Write out the complete material exactly as it stands.

[RECORDS FOR THIS EXERCISE]:
(begin)

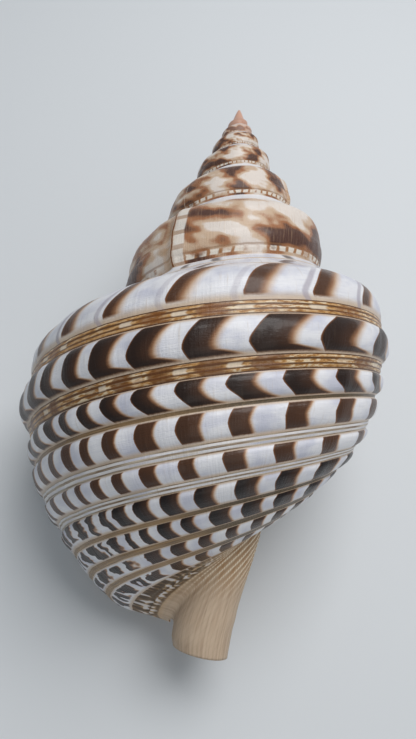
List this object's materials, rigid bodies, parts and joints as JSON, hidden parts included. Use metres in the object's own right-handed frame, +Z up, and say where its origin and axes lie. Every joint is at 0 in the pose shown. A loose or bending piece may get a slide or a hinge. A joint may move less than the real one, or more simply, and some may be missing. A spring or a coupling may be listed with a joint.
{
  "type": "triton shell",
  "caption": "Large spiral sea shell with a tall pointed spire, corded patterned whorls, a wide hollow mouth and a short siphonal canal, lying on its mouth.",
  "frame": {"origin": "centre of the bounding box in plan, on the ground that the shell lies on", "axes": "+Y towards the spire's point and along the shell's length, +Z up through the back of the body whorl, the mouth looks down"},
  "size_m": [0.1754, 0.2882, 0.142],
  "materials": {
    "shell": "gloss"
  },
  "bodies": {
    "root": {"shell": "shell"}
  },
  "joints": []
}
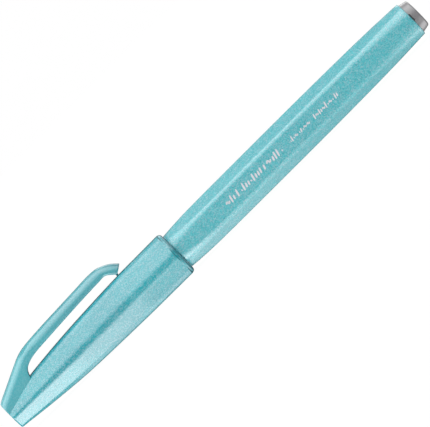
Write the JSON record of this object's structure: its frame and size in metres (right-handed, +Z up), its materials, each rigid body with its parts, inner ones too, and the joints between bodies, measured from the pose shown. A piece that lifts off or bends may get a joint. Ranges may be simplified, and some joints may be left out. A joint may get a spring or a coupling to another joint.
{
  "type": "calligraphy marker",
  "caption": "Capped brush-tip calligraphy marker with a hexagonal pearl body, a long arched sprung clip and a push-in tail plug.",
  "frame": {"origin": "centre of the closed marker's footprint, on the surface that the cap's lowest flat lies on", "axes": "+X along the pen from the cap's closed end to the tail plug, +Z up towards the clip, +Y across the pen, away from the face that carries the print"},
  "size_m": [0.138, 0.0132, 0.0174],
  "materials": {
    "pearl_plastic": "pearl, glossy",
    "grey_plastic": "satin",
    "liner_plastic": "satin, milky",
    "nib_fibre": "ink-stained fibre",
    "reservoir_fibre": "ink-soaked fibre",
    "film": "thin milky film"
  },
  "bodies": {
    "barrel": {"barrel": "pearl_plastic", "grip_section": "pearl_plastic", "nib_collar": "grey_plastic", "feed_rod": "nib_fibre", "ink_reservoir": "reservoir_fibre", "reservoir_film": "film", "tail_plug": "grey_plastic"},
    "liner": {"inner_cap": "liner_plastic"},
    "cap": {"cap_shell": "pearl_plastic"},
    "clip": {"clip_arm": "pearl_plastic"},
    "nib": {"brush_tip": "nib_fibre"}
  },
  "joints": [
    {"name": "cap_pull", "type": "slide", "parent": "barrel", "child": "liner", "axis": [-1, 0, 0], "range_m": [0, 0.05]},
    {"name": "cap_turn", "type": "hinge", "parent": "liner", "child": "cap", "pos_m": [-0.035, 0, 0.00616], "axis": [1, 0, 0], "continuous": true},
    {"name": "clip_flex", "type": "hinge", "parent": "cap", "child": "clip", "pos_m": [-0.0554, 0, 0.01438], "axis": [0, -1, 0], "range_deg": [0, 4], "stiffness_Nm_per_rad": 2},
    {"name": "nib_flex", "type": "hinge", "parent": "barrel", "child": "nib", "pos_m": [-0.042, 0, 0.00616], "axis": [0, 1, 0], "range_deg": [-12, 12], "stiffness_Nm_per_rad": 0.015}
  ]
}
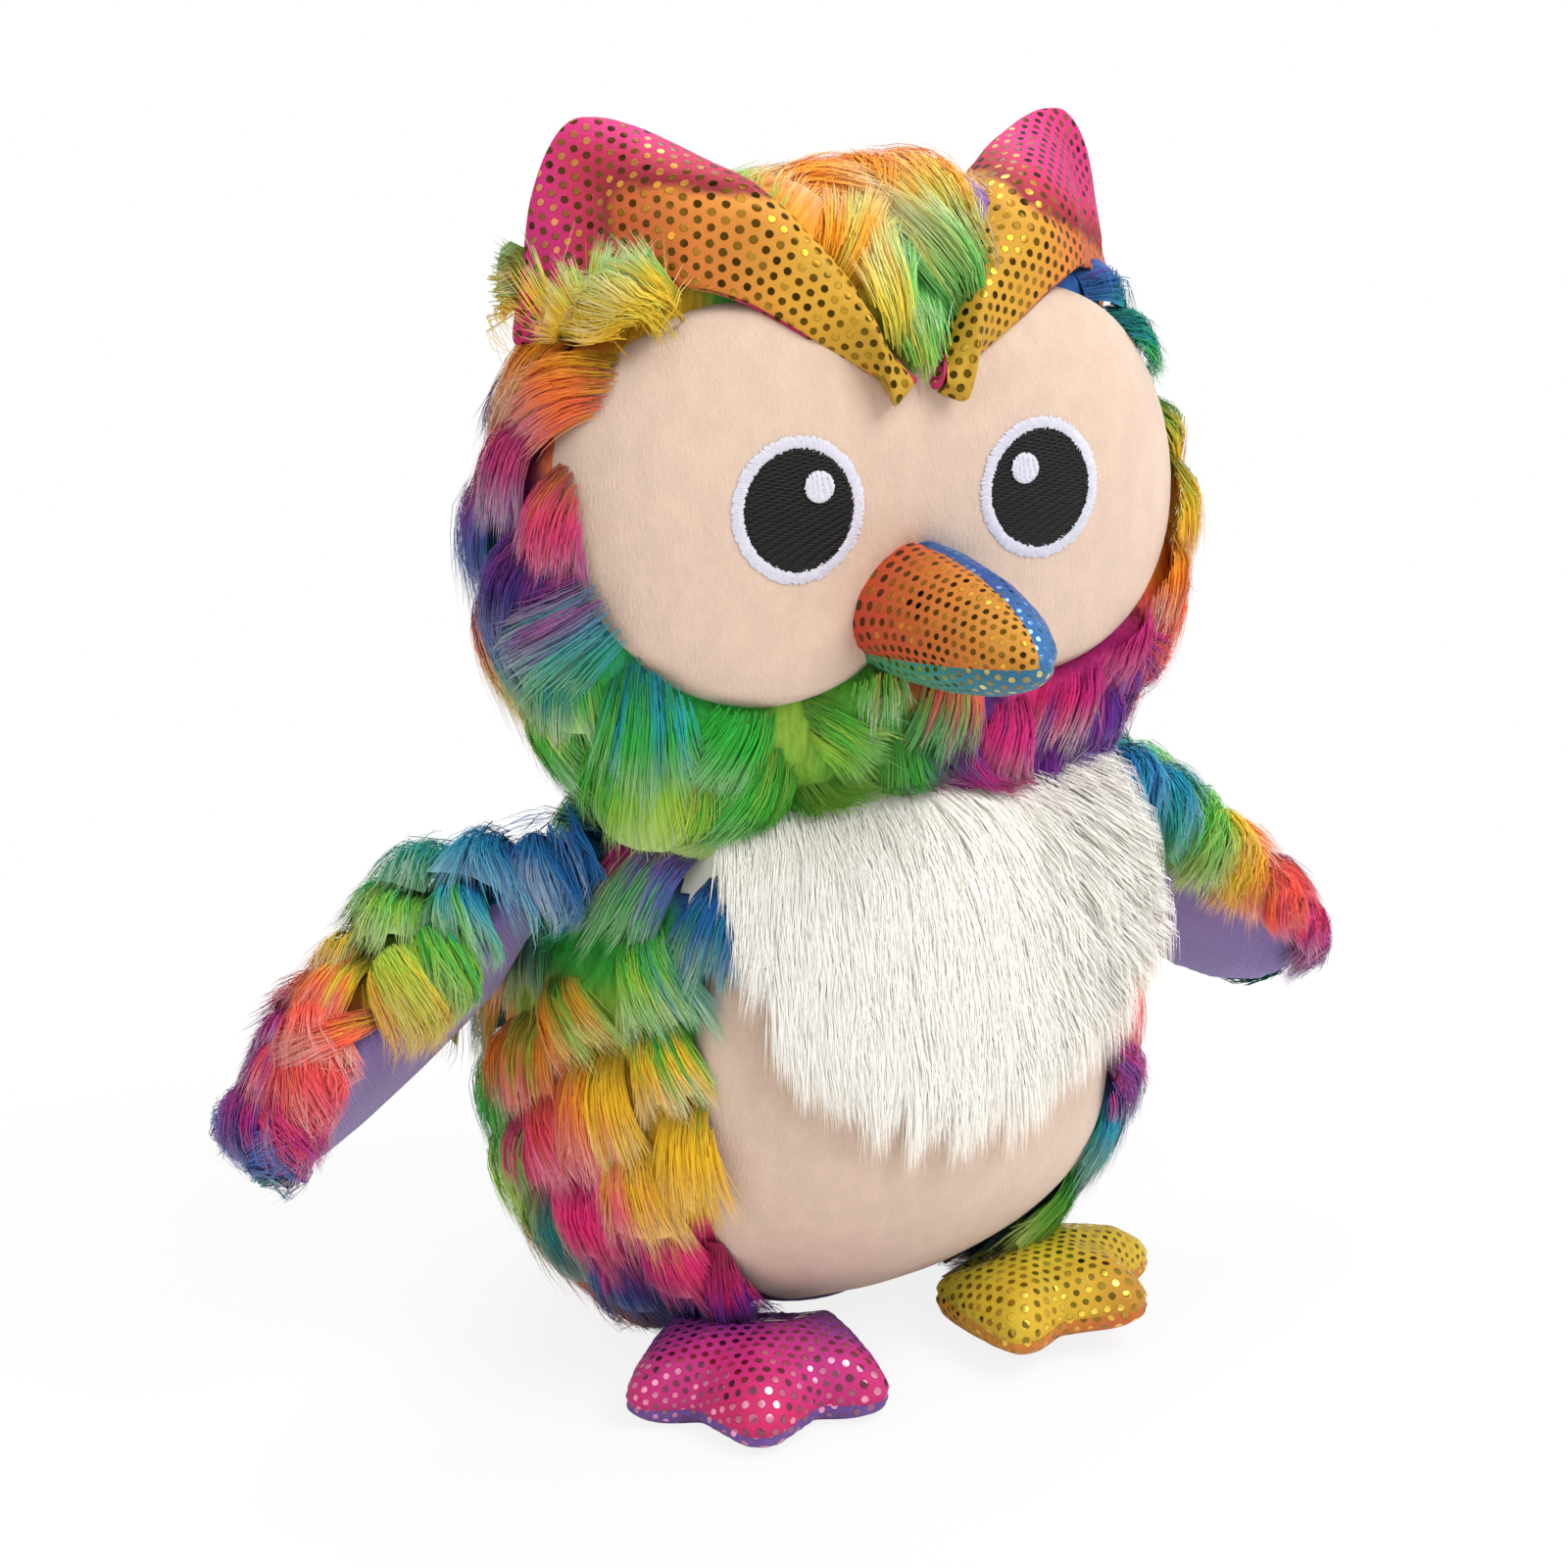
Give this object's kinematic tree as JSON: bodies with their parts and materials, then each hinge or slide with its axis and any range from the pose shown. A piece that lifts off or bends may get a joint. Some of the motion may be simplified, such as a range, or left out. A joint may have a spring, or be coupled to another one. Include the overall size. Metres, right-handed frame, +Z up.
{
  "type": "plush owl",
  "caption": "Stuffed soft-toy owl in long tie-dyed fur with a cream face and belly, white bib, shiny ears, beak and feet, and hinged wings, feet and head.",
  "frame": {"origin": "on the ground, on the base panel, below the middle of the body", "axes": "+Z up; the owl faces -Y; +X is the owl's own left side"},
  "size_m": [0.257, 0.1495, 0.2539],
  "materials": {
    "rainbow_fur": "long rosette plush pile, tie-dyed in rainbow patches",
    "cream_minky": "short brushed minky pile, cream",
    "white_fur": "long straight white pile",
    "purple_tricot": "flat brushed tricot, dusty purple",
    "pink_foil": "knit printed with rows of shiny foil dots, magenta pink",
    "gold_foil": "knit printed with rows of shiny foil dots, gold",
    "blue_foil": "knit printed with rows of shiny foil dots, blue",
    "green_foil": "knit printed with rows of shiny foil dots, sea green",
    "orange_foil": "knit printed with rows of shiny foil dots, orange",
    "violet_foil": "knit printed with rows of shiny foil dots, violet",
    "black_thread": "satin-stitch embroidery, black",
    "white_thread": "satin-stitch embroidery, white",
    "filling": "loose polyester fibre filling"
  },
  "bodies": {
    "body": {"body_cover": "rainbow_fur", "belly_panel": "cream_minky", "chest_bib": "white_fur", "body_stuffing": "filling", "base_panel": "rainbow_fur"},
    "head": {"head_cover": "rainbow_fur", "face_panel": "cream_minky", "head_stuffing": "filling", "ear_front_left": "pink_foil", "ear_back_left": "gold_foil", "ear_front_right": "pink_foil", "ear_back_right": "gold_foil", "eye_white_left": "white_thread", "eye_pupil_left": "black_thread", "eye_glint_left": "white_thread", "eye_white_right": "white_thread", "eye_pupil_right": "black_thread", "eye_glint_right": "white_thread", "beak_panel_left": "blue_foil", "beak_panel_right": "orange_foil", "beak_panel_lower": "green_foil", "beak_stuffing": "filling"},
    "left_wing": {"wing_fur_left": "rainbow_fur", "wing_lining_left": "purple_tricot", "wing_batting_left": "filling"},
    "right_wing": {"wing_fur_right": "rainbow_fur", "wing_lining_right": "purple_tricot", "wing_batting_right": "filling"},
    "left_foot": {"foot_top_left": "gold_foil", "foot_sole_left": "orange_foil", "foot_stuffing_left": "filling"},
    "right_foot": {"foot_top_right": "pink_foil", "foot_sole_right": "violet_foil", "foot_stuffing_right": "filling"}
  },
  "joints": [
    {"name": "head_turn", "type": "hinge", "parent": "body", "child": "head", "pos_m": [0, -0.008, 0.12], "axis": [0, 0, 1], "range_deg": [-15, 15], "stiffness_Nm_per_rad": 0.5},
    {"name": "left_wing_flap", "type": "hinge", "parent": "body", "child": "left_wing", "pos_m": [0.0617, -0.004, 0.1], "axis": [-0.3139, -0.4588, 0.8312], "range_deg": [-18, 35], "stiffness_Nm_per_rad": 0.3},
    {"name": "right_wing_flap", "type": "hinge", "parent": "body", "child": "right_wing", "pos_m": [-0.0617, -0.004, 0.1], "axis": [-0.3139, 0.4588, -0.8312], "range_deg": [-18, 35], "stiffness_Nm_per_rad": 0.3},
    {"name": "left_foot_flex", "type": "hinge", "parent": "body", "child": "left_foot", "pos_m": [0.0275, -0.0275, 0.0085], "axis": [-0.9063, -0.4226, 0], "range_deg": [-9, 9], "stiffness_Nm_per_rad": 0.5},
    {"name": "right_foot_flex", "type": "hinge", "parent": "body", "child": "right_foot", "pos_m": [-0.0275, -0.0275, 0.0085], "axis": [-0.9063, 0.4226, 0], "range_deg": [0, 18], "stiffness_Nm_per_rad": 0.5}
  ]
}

(end)

[SOLUTION TO THIS EXERCISE]:
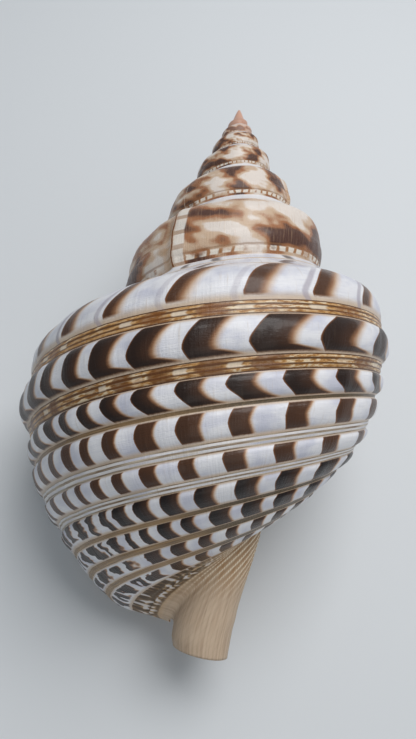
List this object's materials, rigid bodies, parts and joints as JSON, hidden parts included. Use metres in the object's own right-handed frame, +Z up, and say where its origin and axes lie. Every joint is at 0 in the pose shown. A loose or bending piece may get a slide or a hinge. A joint may move less than the real one, or more simply, and some may be missing. A spring or a coupling may be listed with a joint.
{
  "type": "triton shell",
  "caption": "Large spiral sea shell with a tall pointed spire, corded patterned whorls, a wide hollow mouth and a short siphonal canal, lying on its mouth.",
  "frame": {"origin": "centre of the bounding box in plan, on the ground that the shell lies on", "axes": "+Y towards the spire's point and along the shell's length, +Z up through the back of the body whorl, the mouth looks down"},
  "size_m": [0.1754, 0.2882, 0.142],
  "materials": {
    "shell": "gloss"
  },
  "bodies": {
    "root": {"shell": "shell"}
  },
  "joints": []
}
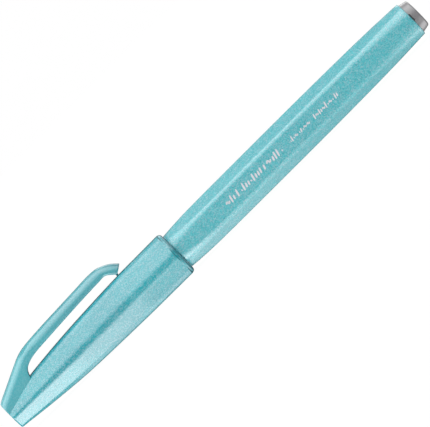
Write the JSON record of this object's structure: its frame and size in metres (right-handed, +Z up), its materials, each rigid body with its parts, inner ones too, and the joints between bodies, measured from the pose shown. A piece that lifts off or bends may get a joint. Ranges may be simplified, and some joints may be left out. A joint may get a spring or a coupling to another joint.
{
  "type": "calligraphy marker",
  "caption": "Capped brush-tip calligraphy marker with a hexagonal pearl body, a long arched sprung clip and a push-in tail plug.",
  "frame": {"origin": "centre of the closed marker's footprint, on the surface that the cap's lowest flat lies on", "axes": "+X along the pen from the cap's closed end to the tail plug, +Z up towards the clip, +Y across the pen, away from the face that carries the print"},
  "size_m": [0.138, 0.0132, 0.0174],
  "materials": {
    "pearl_plastic": "pearl, glossy",
    "grey_plastic": "satin",
    "liner_plastic": "satin, milky",
    "nib_fibre": "ink-stained fibre",
    "reservoir_fibre": "ink-soaked fibre",
    "film": "thin milky film"
  },
  "bodies": {
    "barrel": {"barrel": "pearl_plastic", "grip_section": "pearl_plastic", "nib_collar": "grey_plastic", "feed_rod": "nib_fibre", "ink_reservoir": "reservoir_fibre", "reservoir_film": "film", "tail_plug": "grey_plastic"},
    "liner": {"inner_cap": "liner_plastic"},
    "cap": {"cap_shell": "pearl_plastic"},
    "clip": {"clip_arm": "pearl_plastic"},
    "nib": {"brush_tip": "nib_fibre"}
  },
  "joints": [
    {"name": "cap_pull", "type": "slide", "parent": "barrel", "child": "liner", "axis": [-1, 0, 0], "range_m": [0, 0.05]},
    {"name": "cap_turn", "type": "hinge", "parent": "liner", "child": "cap", "pos_m": [-0.035, 0, 0.00616], "axis": [1, 0, 0], "continuous": true},
    {"name": "clip_flex", "type": "hinge", "parent": "cap", "child": "clip", "pos_m": [-0.0554, 0, 0.01438], "axis": [0, -1, 0], "range_deg": [0, 4], "stiffness_Nm_per_rad": 2},
    {"name": "nib_flex", "type": "hinge", "parent": "barrel", "child": "nib", "pos_m": [-0.042, 0, 0.00616], "axis": [0, 1, 0], "range_deg": [-12, 12], "stiffness_Nm_per_rad": 0.015}
  ]
}
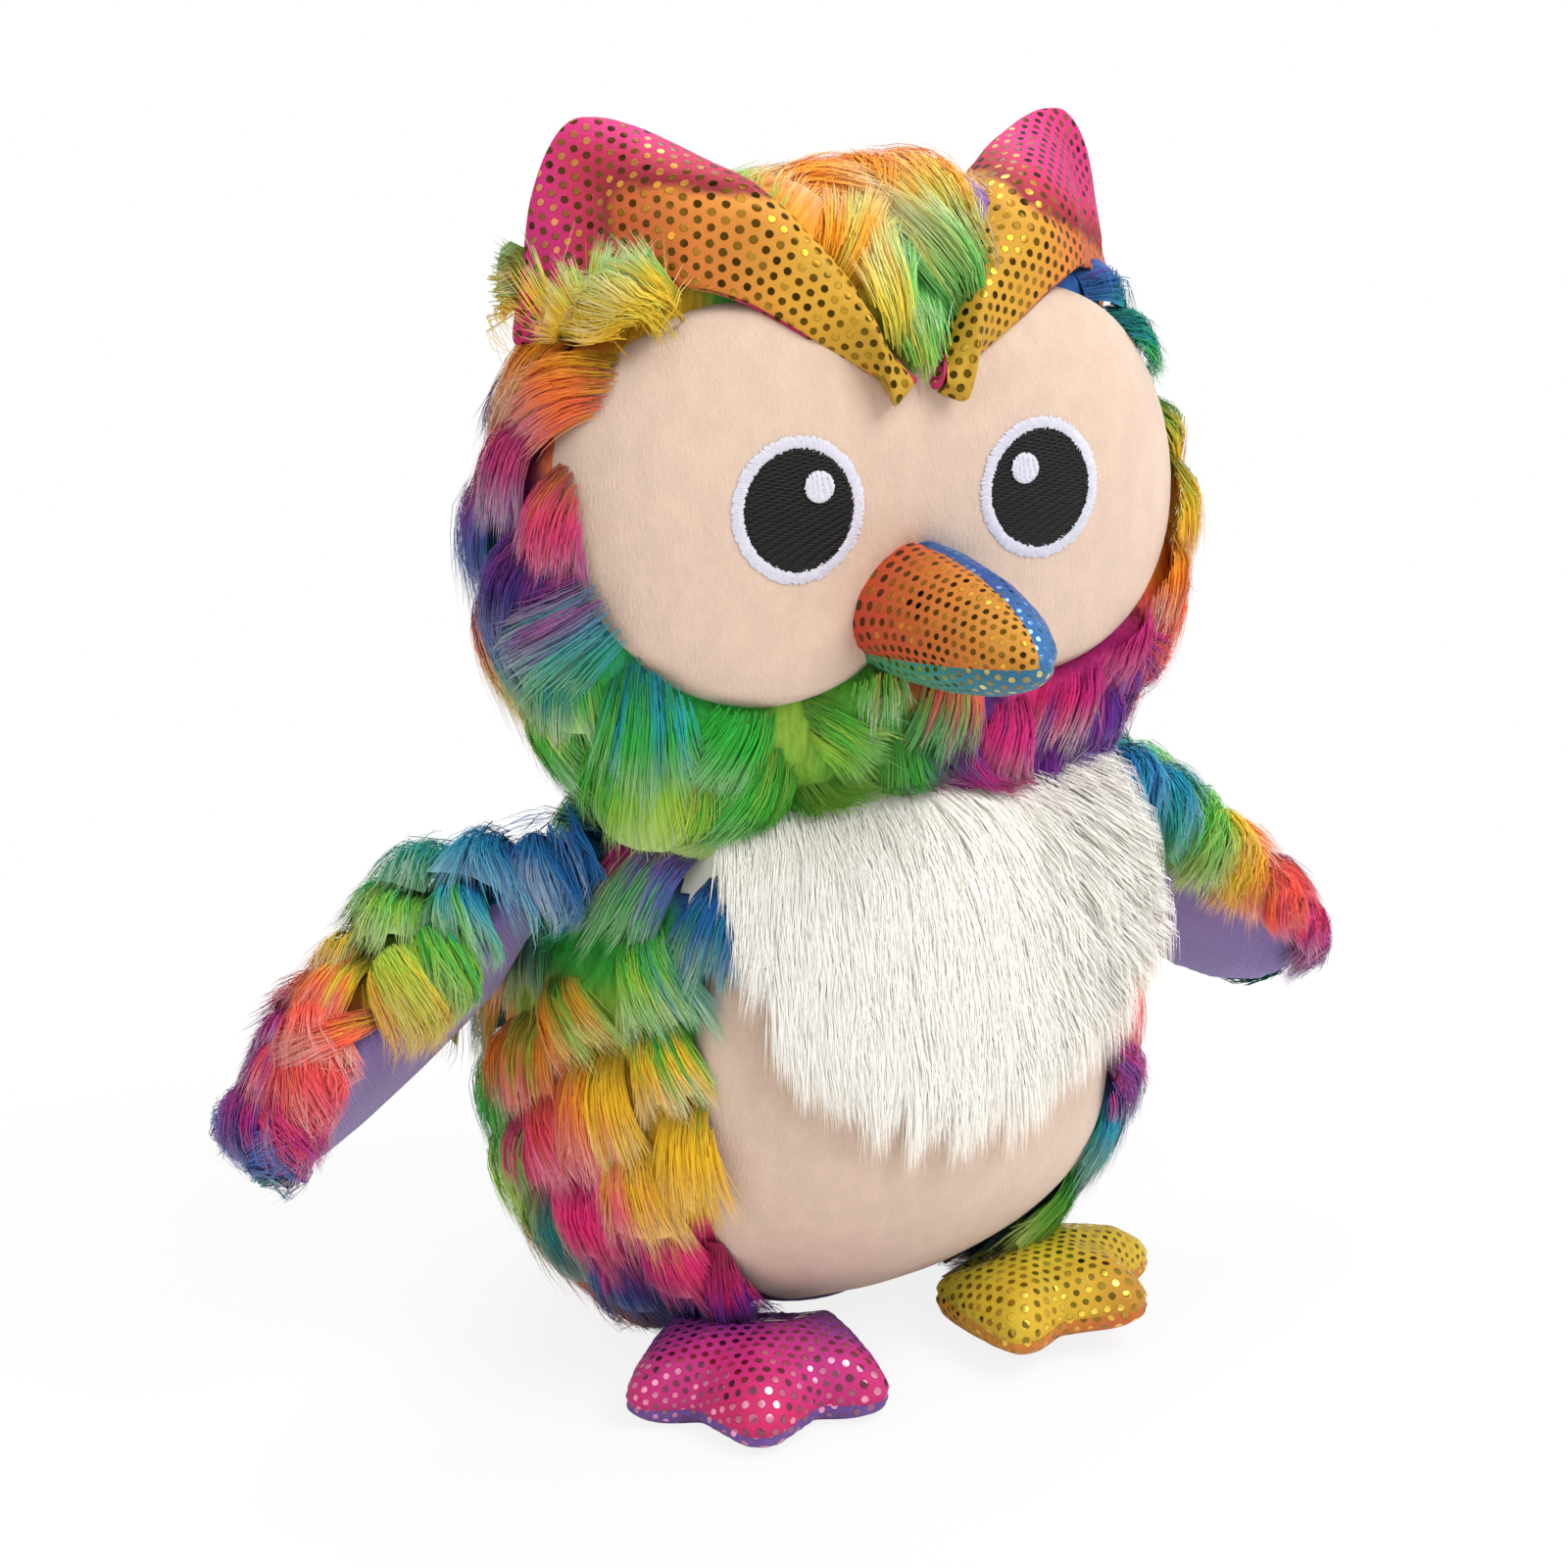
Give this object's kinematic tree as JSON: bodies with their parts and materials, then each hinge or slide with its axis and any range from the pose shown. A piece that lifts off or bends may get a joint. Some of the motion may be simplified, such as a range, or left out. A joint may have a spring, or be coupled to another one. Include the overall size. Metres, right-handed frame, +Z up.
{
  "type": "plush owl",
  "caption": "Stuffed soft-toy owl in long tie-dyed fur with a cream face and belly, white bib, shiny ears, beak and feet, and hinged wings, feet and head.",
  "frame": {"origin": "on the ground, on the base panel, below the middle of the body", "axes": "+Z up; the owl faces -Y; +X is the owl's own left side"},
  "size_m": [0.257, 0.1495, 0.2539],
  "materials": {
    "rainbow_fur": "long rosette plush pile, tie-dyed in rainbow patches",
    "cream_minky": "short brushed minky pile, cream",
    "white_fur": "long straight white pile",
    "purple_tricot": "flat brushed tricot, dusty purple",
    "pink_foil": "knit printed with rows of shiny foil dots, magenta pink",
    "gold_foil": "knit printed with rows of shiny foil dots, gold",
    "blue_foil": "knit printed with rows of shiny foil dots, blue",
    "green_foil": "knit printed with rows of shiny foil dots, sea green",
    "orange_foil": "knit printed with rows of shiny foil dots, orange",
    "violet_foil": "knit printed with rows of shiny foil dots, violet",
    "black_thread": "satin-stitch embroidery, black",
    "white_thread": "satin-stitch embroidery, white",
    "filling": "loose polyester fibre filling"
  },
  "bodies": {
    "body": {"body_cover": "rainbow_fur", "belly_panel": "cream_minky", "chest_bib": "white_fur", "body_stuffing": "filling", "base_panel": "rainbow_fur"},
    "head": {"head_cover": "rainbow_fur", "face_panel": "cream_minky", "head_stuffing": "filling", "ear_front_left": "pink_foil", "ear_back_left": "gold_foil", "ear_front_right": "pink_foil", "ear_back_right": "gold_foil", "eye_white_left": "white_thread", "eye_pupil_left": "black_thread", "eye_glint_left": "white_thread", "eye_white_right": "white_thread", "eye_pupil_right": "black_thread", "eye_glint_right": "white_thread", "beak_panel_left": "blue_foil", "beak_panel_right": "orange_foil", "beak_panel_lower": "green_foil", "beak_stuffing": "filling"},
    "left_wing": {"wing_fur_left": "rainbow_fur", "wing_lining_left": "purple_tricot", "wing_batting_left": "filling"},
    "right_wing": {"wing_fur_right": "rainbow_fur", "wing_lining_right": "purple_tricot", "wing_batting_right": "filling"},
    "left_foot": {"foot_top_left": "gold_foil", "foot_sole_left": "orange_foil", "foot_stuffing_left": "filling"},
    "right_foot": {"foot_top_right": "pink_foil", "foot_sole_right": "violet_foil", "foot_stuffing_right": "filling"}
  },
  "joints": [
    {"name": "head_turn", "type": "hinge", "parent": "body", "child": "head", "pos_m": [0, -0.008, 0.12], "axis": [0, 0, 1], "range_deg": [-15, 15], "stiffness_Nm_per_rad": 0.5},
    {"name": "left_wing_flap", "type": "hinge", "parent": "body", "child": "left_wing", "pos_m": [0.0617, -0.004, 0.1], "axis": [-0.3139, -0.4588, 0.8312], "range_deg": [-18, 35], "stiffness_Nm_per_rad": 0.3},
    {"name": "right_wing_flap", "type": "hinge", "parent": "body", "child": "right_wing", "pos_m": [-0.0617, -0.004, 0.1], "axis": [-0.3139, 0.4588, -0.8312], "range_deg": [-18, 35], "stiffness_Nm_per_rad": 0.3},
    {"name": "left_foot_flex", "type": "hinge", "parent": "body", "child": "left_foot", "pos_m": [0.0275, -0.0275, 0.0085], "axis": [-0.9063, -0.4226, 0], "range_deg": [-9, 9], "stiffness_Nm_per_rad": 0.5},
    {"name": "right_foot_flex", "type": "hinge", "parent": "body", "child": "right_foot", "pos_m": [-0.0275, -0.0275, 0.0085], "axis": [-0.9063, 0.4226, 0], "range_deg": [0, 18], "stiffness_Nm_per_rad": 0.5}
  ]
}